Сегодня утром на территории французской концессии произошел серьезный инцидент.

Китайская женщина, вопреки японскому запрещению, вышла на бульвар „Дэ репюблик“. К ней бросился с угрозами японский солдат. Проходивший русский доброволец вступился за женщину и выхватил револьвер. Сбежалось 15 японских солдат, которые схватили русского и потащили его в японскую зону. Однако, русский успел дать сигнал свистком, и на место происшествия примчался грузовик с русскими добровольцами, и два французских блиндированных автомобиля. Сбежалось также до ста японских солдат.

Положение стало чрезвычайно напряженным. Французские власти освободили русского и увели его на свой участок. После переговоров между французскими и японскими офицерами, инцидент признан исчерпанным».

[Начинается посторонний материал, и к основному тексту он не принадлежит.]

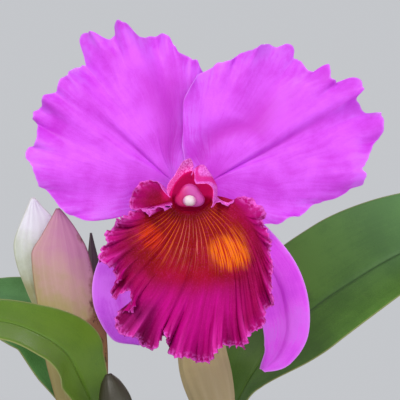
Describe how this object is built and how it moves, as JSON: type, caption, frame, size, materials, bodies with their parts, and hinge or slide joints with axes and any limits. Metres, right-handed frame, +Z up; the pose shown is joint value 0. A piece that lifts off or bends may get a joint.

Только. Но для нас – не «только». Для нас тут-то и начинаются «последствия» – важные выводы и для нас, да и для мира, если он еще не совсем ослеп. Впрочем, и для них – не «только»: как сообщали газеты, японцы урегулировали этот «инцидент», добившись от европейцев, чтобы впредь охрану порядка на территории концессии несли только регулярные части, а не «добровольцы». Смысл этого совершенно ясен: ясно, о каком тут «порядке» речь. Этого я еще коснусь, и станет совсем ясно.

А теперь попытаемся восстановить всю эту «жанровую» сценку, утратившую живые краски в сухой передаче телеграммы.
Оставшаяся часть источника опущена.